À la proclamation de la République Alfred Fillon retourna à Paris pour prendre une part active dans la défense de la patrie et de la République. Il participa à la Commune mais échappa à la répression versaillaise en s’enfuyant au Portugal où il reprit son studio de la rue Serpa Pinto. Pour sa participation à la Commune il fut condamné par contumace par le 19e Conseil de Guerre.
S’étant beaucoup dévoué à la cause républicaine en France, au progrès et à la liberté, il commençait, malgré une constitution robuste, à sentir le poids des années. En août 1881 il partit en villégiature, avec sa femme et sa fille, se reposer dans le massif forestier de Buçaco au centre du Portugal. Mordu par insecte venimeux il tomba malade et mourut peu après dans son domicile de Lisbonne.

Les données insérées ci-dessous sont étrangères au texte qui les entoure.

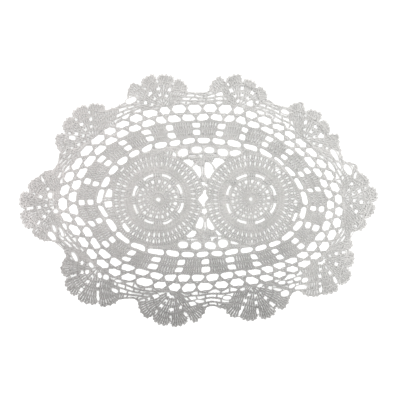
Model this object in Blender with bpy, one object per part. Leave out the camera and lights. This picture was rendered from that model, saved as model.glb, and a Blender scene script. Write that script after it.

Personnalité lisboète, sa mort et son éloge funèbre furent publiés à la Une du Diario illustrado, l’un des journaux auxquels il avait collaboré.
Dans l’Intransigeant, Henri Rochefort salua ainsi sa mort : « Un proscrit de Décembre, un des combattants pour le droit, la justice et la vérité que le Coup d’Etat jeta hors la patrie, Alfred Fillon, est mort le 26 août à Lisbonne. Son enterrement a eu lieu civilement le 28 août. Rentré en France en 1866, il consacra de nouveau son temps, son argent, et toute son énergie à la lutte contre l’Empire. Proscrit de 1851, Fillon le fut encore de 1871. Nous tenons à donner un suprême souvenir à ce démocrate inébranlable, à ce vaillant républicain dont les convictions ne se sont jamais démenties et dont l’attitude a toujours été irréprochable. »
Par Gauthier Langlois
SOURCES : Archives de la Loire, acte de naissance de Laurent Fillon. — Maison de Victor Hugo-Hauteville House à Guernesey, Album Asplet folio 3. — Service historique de la Défense nationale, GR8J423, dossier 644. — BnF, notice autorité Fillon, Alfred. — Musée d’Orsay, Notice artiste n° 36862. Alfred Fillon. — Jean-Claude Farcy, Rosine Fry, « Fillion - Alfred Laurent », Poursuivis à la suite du coup d’État de décembre 1851, Centre Georges Chevrier - (Université de Bourgogne/CNRS), [En ligne], mis en ligne le 27 août 2013. — A la France. L’agent provocateur Hubert, Jersey : imp. universelle, [1853]. — Victor Hugo, « 1853-L’espion Hubert », Oeuvres inédites de Victor Hugo. Choses vues, 1888, p. 291-330. — Lygia Segala, « Victor Frond et le projet photographique du Brésil Pittoresque », Actes du colloque "Voyageurs et images du Brésil" Paris, MSH, 2003. — Le Courrier de la Drôme et de l’Ardèche, 17 janvier 1867. — L’Éclaireur de l’arrondissement de Coulommiers, 2 septembre 1871. — Diario illustrado, 28 août 1881. — L’Intransigeant, 12 septembre 1881. — « Alfred Fillon », Wikipedia.